# Cancer Benefit Galveston Saturday $10.00 BBQ Plates by The Lighthouse Charity Team



## yer_corks_under (Mar 23, 2007)

*Saturday Sept. 6th*​*VFW Hall*
*1014 24th Street, Galveston*
*Noon to 3pm*​Great Raffle Items (all items are not listed)

*$5 Raffle Drawing Items*​
- $75 Gas Card
- $75 Gas Card
- $75 Tree Stand (Hunting)
- $75 Tree Stand (Hunting)
- 1 month membership to Watt a Tan
- 1 month membership to Galveston
Health & Racquet Club
- $25 Gift Card to Joe's Crab Shack
- $25 Gift Card to Rainforest Café
- $25 Gift Card to Landry's
- $10 Gift Card to Cajun Greek
- Palais Royal Gift Basket
- Duck Tour Tickets (2 Adult, 2 Child)
- Island Breeze Restaurant Gift Card


*$10 Raffle Drawing Items*​
- $450 Bow Hunting Session by Kevin
John's Outdoors
- $450 Hunting Bow
- Mary Kay Gift Basket also included $40
Gift Card from Massage Envy
- Stone Manor Wine Basket
- 27" Sansui Classic Tube TV
- IPOD Shuffle MP3 player
- Photo Session and art pieces by Rhea's
Photographic Art

www.lighthousecharityteam.com


----------



## yak07 (Jul 24, 2007)

I have a question for you about how you got your charity first kicked off.
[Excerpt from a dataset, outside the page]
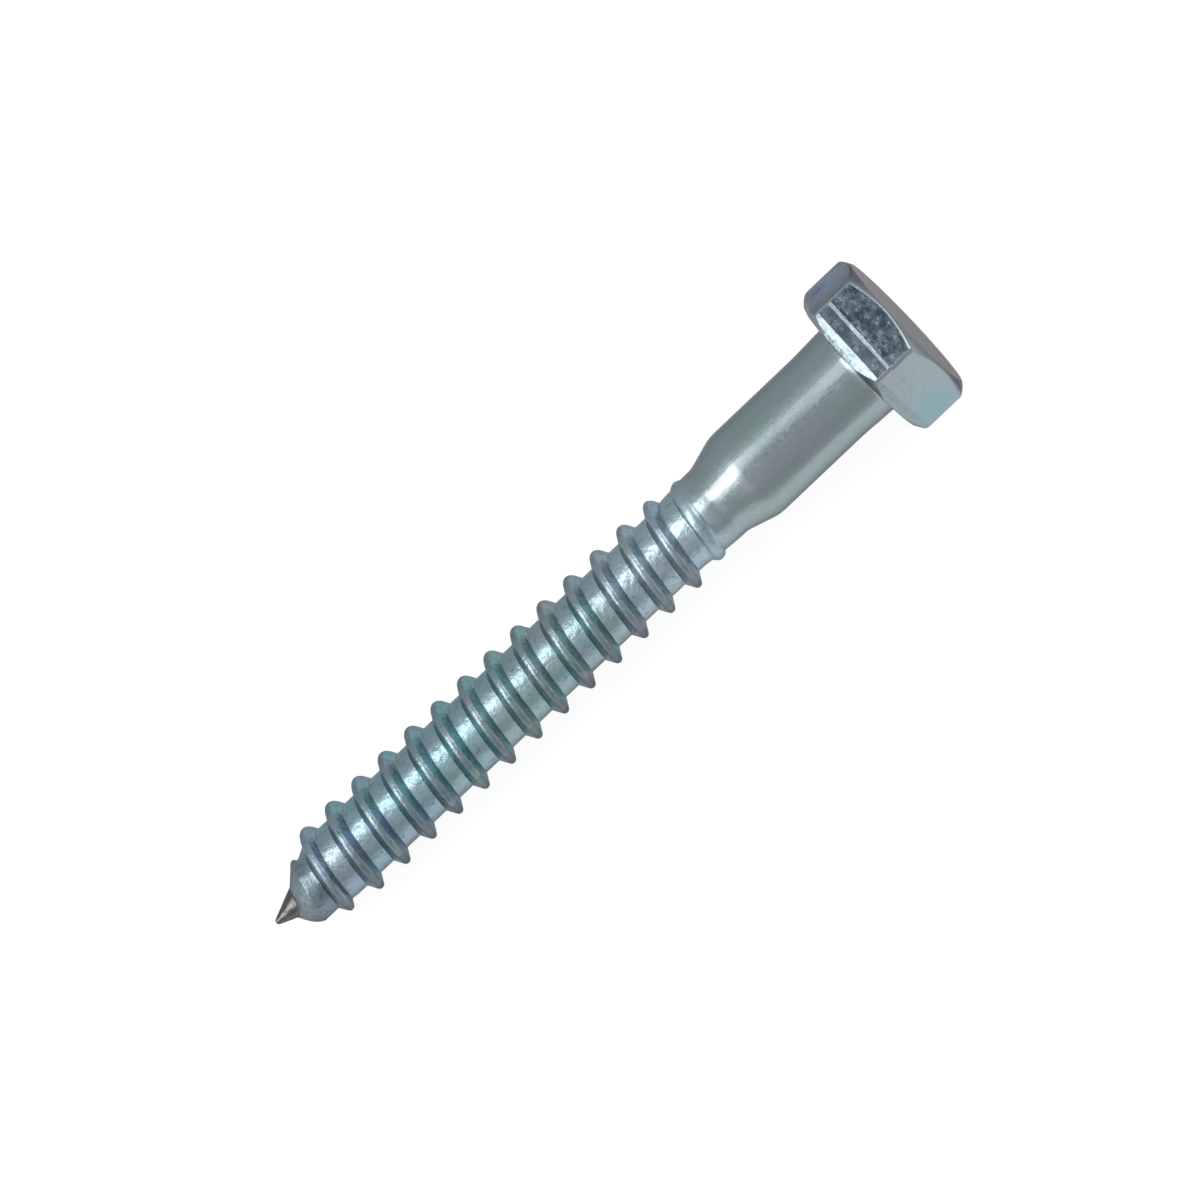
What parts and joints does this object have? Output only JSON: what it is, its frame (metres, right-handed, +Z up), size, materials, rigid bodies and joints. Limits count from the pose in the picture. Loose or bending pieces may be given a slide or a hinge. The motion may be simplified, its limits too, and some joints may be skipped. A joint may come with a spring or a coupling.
{
  "type": "hex lag screw",
  "caption": "Bright zinc lag screw with a hexagon head, smooth shank, coarse wood thread and gimlet point, lying at rest.",
  "frame": {"origin": "on the table, below the middle of the lying screw's length", "axes": "+X along the table towards the head, +Z up; the screw's own axis lies in the XZ plane and leans down to its point by about 2.5 degrees"},
  "size_m": [0.0674, 0.0144, 0.0128],
  "materials": {
    "zinc_plated_steel": "bright zinc with a blue-green clear coat, mottled, with bare steel at the nib"
  },
  "bodies": {
    "root": {"lag_screw": "zinc_plated_steel"}
  },
  "joints": []
}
My husband and I just lost our 4mo son to S.I.D.S and we are holding a BBQ and donating 100% of the proceeds to Texas Childrens Hospital. Our problem is getting people to sponsor us so we can donate the proceeds. We just posted some info about it under Texas Children's Benefit. Could you please give my husband & I some direction?

Sandra


----------



## yer_corks_under (Mar 23, 2007)

PM sent


----------